Russell died of severe head injuries, even though he was wearing an approved racing helmet. He was the first racer to be killed at an NHRA national event since Blaine Johnson, in 1996. Gateway named one of its grandstands "The Darrell Russell Stand" in his memory.

Russell was interred in the Klein Cemetery in Pinehurst, Texas in Montgomery County. Over 2,000 people attended his funeral.

== Aftermath ==
After Russell's death, Goodyear quickly designed and released an improved version of their top fuel tire, and the NHRA required that all top fuel cars switch to the new tire for the race immediately following the Gateway event. The new tires are a harder compound, which improves puncture resistance and also causes the tires to expand less, improving safety.

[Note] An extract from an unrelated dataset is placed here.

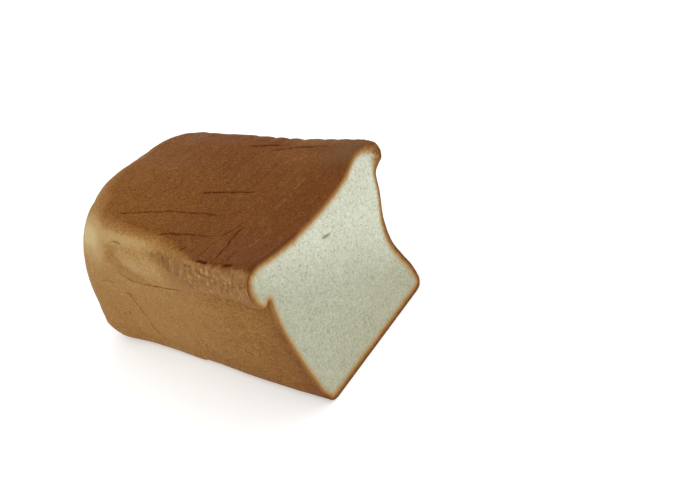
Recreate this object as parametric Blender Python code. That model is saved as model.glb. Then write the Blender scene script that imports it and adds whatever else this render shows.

The NHRA also reduced the maximum nitromethane content of the fuel from 90% to 85% to reduce power, changed the maximum primary rear wing element angle to 2 degrees positive (measured when the dragster is at rest) to reduce downforce, and required that top fuel cars install a 2 mm (0.090 inch) thick titanium shield behind the driver's head to block shrapnel from reaching the driver. They also required that rear tires have no less than the minimum manufacturer recommended tire pressure, which is 7 psi (48 kPa). To enforce this, Goodyear officials check, and if needed, adjust rear tire pressures at the starting line to meet the 7 psi minimum requirement.